Litecoin (LTC): The Digital Silver
Launched in 2011, Litecoin (LTC) ranks among the top 10 cryptocurrencies by market capitalization. As of the latest data, its market cap stands at approximately $2.7 billion, accounting for about 1.04% of the total cryptocurrency market.
Key Features and Use Cases
Often described as “digital silver” to Bitcoin’s “digital gold,” Litecoin was built using Bitcoin’s open-source codebase but introduces key technical improvements. One of its most notable advantages is faster block generation—occurring every 2.5 minutes compared to Bitcoin’s 10 minutes. This results in transaction confirmation speeds up to four times faster than Bitcoin.

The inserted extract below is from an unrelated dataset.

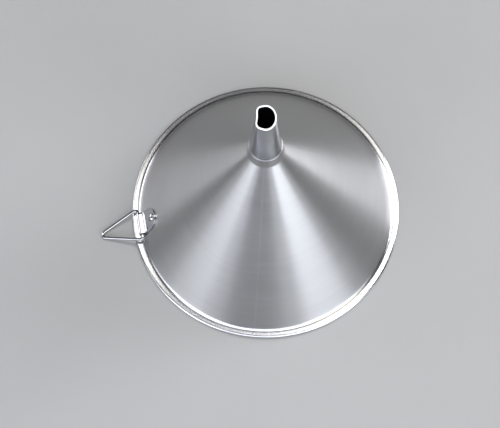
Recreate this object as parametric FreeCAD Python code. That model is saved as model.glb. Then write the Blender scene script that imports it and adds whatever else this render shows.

This speed makes Litecoin more practical for everyday transactions, such as online purchases or peer-to-peer transfers. Additionally, Litecoin uses the Scrypt hashing algorithm, which initially allowed for more accessible mining via consumer-grade hardware, promoting decentralization in its early days.
While it doesn’t support complex smart contracts like Ethereum, Litecoin remains a reliable, battle-tested payment network with a strong community and widespread exchange support.
Tether (USDT): The Leading Stablecoin
Tether (USDT), launched in 2015, holds the third position in overall cryptocurrency market capitalization and is the largest stablecoin by market share. With a market cap of around $92 billion, USDT represents roughly 3.55% of the entire crypto market.
Why Stability Matters
Stablecoins like USDT are designed to maintain a stable value by being pegged to traditional fiat currencies—primarily the U.S. dollar. Each USDT token is intended to be backed 1:1 by reserves, offering price stability in an otherwise volatile digital asset market.
This stability makes USDT a preferred choice for traders and investors who want to:
- Exit volatile positions without converting to fiat
- Transfer value across exchanges quickly
- Hedge against market downturns
- Facilitate seamless on- and off-ramping between crypto and traditional finance
USDT is widely supported across major exchanges and plays a crucial role in liquidity provision within both centralized and decentralized platforms. Despite occasional scrutiny over its reserve transparency, it remains a cornerstone of global crypto trading infrastructure.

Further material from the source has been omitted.